In 2006, the Vera Institute evaluated Project Confirm which they designed to deal with this problem in New York City. The program lowered the disparity between foster youth and non-foster youth who committed less serious crimes, but for those foster youth who committed more serious crimes Project Confirm increased the disparity. This seemed to be because the increased communication between agencies gave the court additional information on the youth, particularly their history of AWOLs from group or foster homes. A history of AWOLs encouraged courts to detain youth who committed more serious crimes.

In California, foster youth often languished in juvenile justice facilities even though the court had cleared them for release because child welfare workers could not find appropriate placements for them. In 2014, AB 2813 outlawed this practice in California.

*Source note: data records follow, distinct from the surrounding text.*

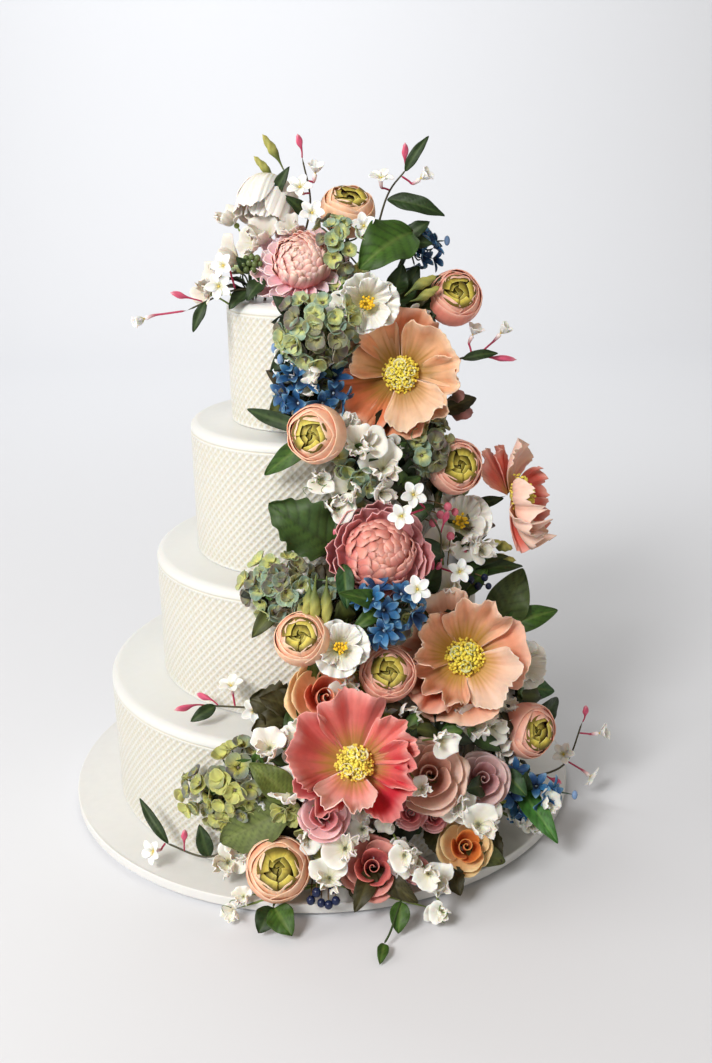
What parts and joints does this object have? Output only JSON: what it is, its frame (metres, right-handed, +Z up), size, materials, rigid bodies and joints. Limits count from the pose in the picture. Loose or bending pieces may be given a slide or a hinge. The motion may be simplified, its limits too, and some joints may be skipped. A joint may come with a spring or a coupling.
{
  "type": "tiered wedding cake",
  "caption": "Tiered round wedding cake on its cake board, in ivory icing pressed with a lattice, with a cascade of sugar flowers from the top tier down to the board.",
  "frame": {"origin": "centre of the cake board's underside", "axes": "+Z up along the tiers' common axis, -Y the front that the flowers run down, +X to the right seen from the front"},
  "size_m": [0.4295, 0.4603, 0.514],
  "materials": {
    "ivory": "rolled icing, dry satin, pressed lattice",
    "board": "rolled icing over board, dry satin",
    "peach": "sugar paste, dusted, matt",
    "rose_pink": "sugar paste, dusted, matt",
    "coral": "sugar paste, dusted, matt",
    "ranunculus": "sugar paste, dusted, matt",
    "pink": "sugar paste, dusted, matt",
    "dusty_pink": "sugar paste, dusted, matt",
    "apricot": "sugar paste, dusted, matt",
    "blush": "sugar paste, dusted, matt",
    "mauve": "sugar paste, dusted, matt",
    "amber": "sugar paste, dusted, matt",
    "white": "sugar paste, dusted, matt",
    "jasmine": "sugar paste, dusted, matt",
    "blue": "sugar paste, dusted, matt",
    "hydrangea": "sugar paste, dusted, matt",
    "olive": "sugar paste, dusted, matt",
    "leaf": "sugar paste, dusted, low sheen",
    "dark_leaf": "sugar paste, dusted, low sheen",
    "brown_leaf": "sugar paste, dusted, low sheen"
  },
  "bodies": {
    "root": {"cake_board": "board", "tier_bottom": "ivory", "tier_third": "ivory", "tier_second": "ivory", "tier_top": "ivory", "poppy_peach_upper": "peach", "poppy_peach_lower": "peach", "poppy_pink": "rose_pink", "poppy_coral": "coral", "ranunculus_top": "ranunculus", "ranunculus_top_right": "ranunculus", "ranunculus_upper_left": "ranunculus", "ranunculus_upper_right": "ranunculus", "ranunculus_middle_left": "ranunculus", "ranunculus_middle_right": "ranunculus", "ranunculus_lower_right": "ranunculus", "ranunculus_lower_left": "ranunculus", "peony_top": "pink", "peony_middle": "dusty_pink", "lisianthus_upper": "white", "lisianthus_middle": "white", "lisianthus_right": "white", "lisianthus_top": "white", "lisianthus_lower": "white", "rose_apricot": "apricot", "rose_small_pink": "pink", "rose_blush": "blush", "rose_mauve": "mauve", "rose_coral": "coral", "rose_amber": "amber", "leaf_top": "leaf", "leaf_middle": "dark_leaf", "leaves_right": "leaf", "leaf_lower_left": "leaf", "leaves_front": "leaf", "leaf_hanging": "leaf", "leaves_brown": "brown_leaf", "sweet_peas_top": "white", "sweet_peas_upper": "white", "sweet_peas_left": "white", "sweet_peas_front": "white", "sweet_peas_front_right": "white", "sweet_peas_right": "white", "jasmine_top_right": "jasmine", "jasmine_top_left": "jasmine", "jasmine_left": "jasmine", "jasmine_right": "jasmine", "jasmine_middle": "jasmine", "jasmine_middle_left": "jasmine", "jasmine_lower_left": "jasmine", "jasmine_lower_right": "jasmine", "blue_top": "blue", "blue_upper": "blue", "blue_middle": "blue", "blue_lower": "blue", "hydrangea_upper": "hydrangea", "hydrangea_crown": "hydrangea", "hydrangea_middle": "hydrangea", "hydrangea_lower": "olive", "hydrangea_right": "hydrangea"}
  },
  "joints": []
}
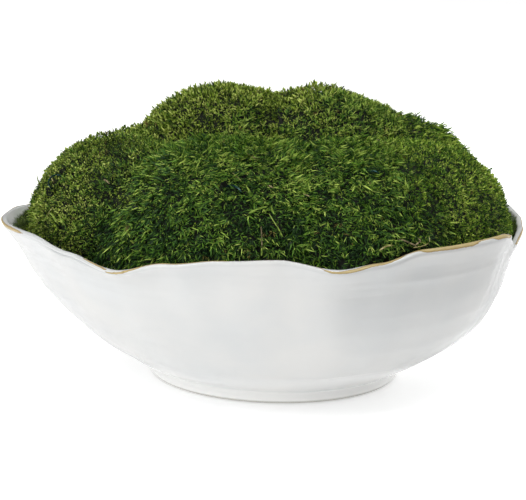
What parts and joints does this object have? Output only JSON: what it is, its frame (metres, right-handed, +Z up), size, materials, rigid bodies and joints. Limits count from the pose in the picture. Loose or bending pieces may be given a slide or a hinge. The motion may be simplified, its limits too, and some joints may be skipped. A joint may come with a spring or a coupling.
{
  "type": "potted moss clump",
  "caption": "Rounded cushions of moss, mounded over soil in a wide hand-formed glazed bowl and tacked down with small wire pins.",
  "frame": {"origin": "on the surface that the bowl stands on, under the middle of the outline of its rim", "axes": "+Z up, +X to the right and +Y away from the viewer of the picture"},
  "size_m": [0.3774, 0.3754, 0.2089],
  "materials": {
    "white_glaze": "glossy off-white glaze with a worn ochre line round the lip",
    "soil": "damp dark potting soil",
    "cushion_moss": "short, star-shaped yellow-green shoots",
    "feathery_moss": "long, curved, combed green leaves",
    "fresh_moss": "fresh dark green shoots",
    "lacquered_wire": "dark blue-green lacquer on thin steel wire"
  },
  "bodies": {
    "root": {"bowl": "white_glaze", "soil_bed": "soil", "moss_front_left": "feathery_moss", "moss_front_right": "feathery_moss", "moss_crown_left": "cushion_moss", "moss_crown_right": "cushion_moss", "moss_left": "cushion_moss", "moss_right": "cushion_moss", "moss_back_right": "fresh_moss", "moss_rear_left": "cushion_moss", "moss_rear_middle": "cushion_moss", "moss_rear_right": "cushion_moss", "pin_1": "lacquered_wire", "pin_2": "lacquered_wire", "pin_3": "lacquered_wire", "pin_4": "lacquered_wire", "pin_5": "lacquered_wire"}
  },
  "joints": []
}
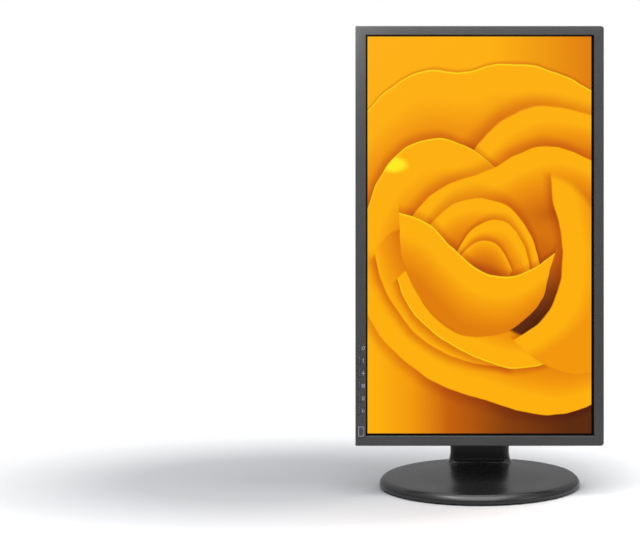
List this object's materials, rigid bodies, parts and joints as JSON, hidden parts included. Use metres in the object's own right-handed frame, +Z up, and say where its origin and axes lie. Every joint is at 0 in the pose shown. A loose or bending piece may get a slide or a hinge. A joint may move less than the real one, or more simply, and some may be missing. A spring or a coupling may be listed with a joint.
{
  "type": "computer monitor",
  "caption": "Widescreen computer monitor turned upright on a column stand with a round swivelling foot, height slide, tilt head and portrait pivot.",
  "frame": {"origin": "on the table top, under the middle of the round foot", "axes": "+Z up, the display faces -Y at rest, +X to the viewer's right"},
  "size_m": [0.3316, 0.276, 0.6277],
  "materials": {
    "bezel_plastic": "fine satin grain, dark grey",
    "cover_plastic": "textured, dark grey",
    "foot_plastic": "satin gloss, dark grey",
    "column_plastic": "satin, near black",
    "key_plastic": "satin, dark grey",
    "inside_plastic": "matt black",
    "white_plastic": "milky white",
    "screen": "matt anti-glare film, lit picture",
    "acrylic": "clear acrylic",
    "steel": "zinc plated sheet",
    "dark_steel": "dark coated steel",
    "spring_steel": "hardened spring steel",
    "aluminium": "die cast and sheet",
    "rubber": "matt",
    "board": "green solder mask",
    "nickel": "nickel plated"
  },
  "bodies": {
    "turntable": {"turntable_plate": "steel", "swivel_hub": "steel", "rubber_foot_1": "rubber", "rubber_foot_2": "rubber", "rubber_foot_3": "rubber", "rubber_foot_4": "rubber"},
    "stand": {"foot_shell": "foot_plastic", "foot_weight_plate": "dark_steel", "swivel_glide_ring": "white_plastic", "column_front_cover": "column_plastic", "column_back_cover": "column_plastic", "column_top_cap": "column_plastic", "column_rail": "steel", "foot_screw_1": "nickel", "foot_screw_2": "nickel", "cable_clip": "column_plastic", "lift_spring_strip": "spring_steel"},
    "carriage": {"height_carriage": "aluminium", "guide_shoe_left": "white_plastic", "guide_shoe_right": "white_plastic", "lift_spring_pin": "nickel", "tilt_shaft": "nickel"},
    "lift_coil": {"lift_spring_coil": "spring_steel"},
    "tilt_head": {"tilt_bracket": "dark_steel", "tilt_friction_washer_left": "spring_steel", "tilt_friction_washer_right": "spring_steel", "head_cover": "column_plastic"},
    "panel": {"pivot_plate": "steel", "pivot_spindle": "nickel", "pivot_spring_washer": "spring_steel", "pivot_nut": "nickel", "plate_screw_1": "nickel", "plate_screw_2": "nickel", "plate_screw_3": "nickel", "plate_screw_4": "nickel", "front_bezel": "bezel_plastic", "rear_cover": "cover_plastic", "screen_glass": "screen", "module_frame": "steel", "optical_sheets": "white_plastic", "light_guide": "acrylic", "backlight_strip": "white_plastic", "module_back_tray": "steel", "timing_board": "board", "board_carrier": "steel", "main_board": "board", "power_board": "board", "board_shield": "aluminium", "key_board": "board", "power_inlet": "inside_plastic", "digital_video_socket": "nickel", "analogue_video_socket": "nickel", "sound_socket": "inside_plastic"},
    "menu_key_1": {"menu_key_1": "key_plastic"},
    "menu_key_2": {"menu_key_2": "key_plastic"},
    "menu_key_3": {"menu_key_3": "key_plastic"},
    "menu_key_4": {"menu_key_4": "key_plastic"},
    "menu_key_5": {"menu_key_5": "key_plastic"},
    "menu_key_6": {"menu_key_6": "key_plastic"},
    "power_key": {"power_key": "key_plastic"}
  },
  "joints": [
    {"name": "swivel", "type": "hinge", "parent": "turntable", "child": "stand", "pos_m": [0, 0, 0], "axis": [0, 0, 1], "range_deg": [-45, 45]},
    {"name": "height", "type": "slide", "parent": "stand", "child": "carriage", "axis": [0, 0, 1], "range_m": [-0.03, 0.025]},
    {"name": "lift_coil_turn", "type": "hinge", "parent": "carriage", "child": "lift_coil", "pos_m": [0, 0.0887, 0.364], "axis": [1, 0, 0], "range_deg": [-173, 208]},
    {"name": "tilt", "type": "hinge", "parent": "carriage", "child": "tilt_head", "pos_m": [0, 0.03067, 0.34101], "axis": [-1, 0, 0], "range_deg": [-10, 15]},
    {"name": "pivot", "type": "hinge", "parent": "tilt_head", "child": "panel", "pos_m": [0, -0.055, 0.3485], "axis": [0, -0.9962, 0.0872], "range_deg": [0, 90]},
    {"name": "menu_key_1_press", "type": "slide", "parent": "panel", "child": "menu_key_1", "axis": [0, 0.9962, -0.0872], "range_m": [0, 0.0006], "stiffness_N_per_m": 1500},
    {"name": "menu_key_2_press", "type": "slide", "parent": "panel", "child": "menu_key_2", "axis": [0, 0.9962, -0.0872], "range_m": [0, 0.0006], "stiffness_N_per_m": 1500},
    {"name": "menu_key_3_press", "type": "slide", "parent": "panel", "child": "menu_key_3", "axis": [0, 0.9962, -0.0872], "range_m": [0, 0.0006], "stiffness_N_per_m": 1500},
    {"name": "menu_key_4_press", "type": "slide", "parent": "panel", "child": "menu_key_4", "axis": [0, 0.9962, -0.0872], "range_m": [0, 0.0006], "stiffness_N_per_m": 1500},
    {"name": "menu_key_5_press", "type": "slide", "parent": "panel", "child": "menu_key_5", "axis": [0, 0.9962, -0.0872], "range_m": [0, 0.0006], "stiffness_N_per_m": 1500},
    {"name": "menu_key_6_press", "type": "slide", "parent": "panel", "child": "menu_key_6", "axis": [0, 0.9962, -0.0872], "range_m": [0, 0.0006], "stiffness_N_per_m": 1500},
    {"name": "power_key_press", "type": "slide", "parent": "panel", "child": "power_key", "axis": [0, 0.9962, -0.0872], "range_m": [0, 0.0006], "stiffness_N_per_m": 1500}
  ],
  "couplings": [
    {"joint": "lift_coil_turn", "follows": "height", "rad_per_m": -120.48}
  ]
}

In the case cited by the San Francisco Chronicle the juvenile facility released the 14-year-old foster youth hours after a reporter’s inquiry about the case. According to the Chronicle, “attorneys who reviewed the case said, [the youth] appeared to be releasable to Child Protective Services just days after being booked into juvenile hall.” The article also cited Ji Seon Song, a fellow and lecturer at Stanford Law School who focuses on juvenile criminal justice “The fact she stayed in because CPS couldn’t place her flies in the face of recent reforms intended to make sure that kids in the dependency system aren’t further criminalized,” Perhaps the most important issue around this case was explained by a representative of the Annie E. Casey Foundation, which advocates for at-risk children and families, “If her [the youth’s] needs were met in the shelter, she might not have run away. And if she hadn’t run away, she wouldn’t have committed the crimes.”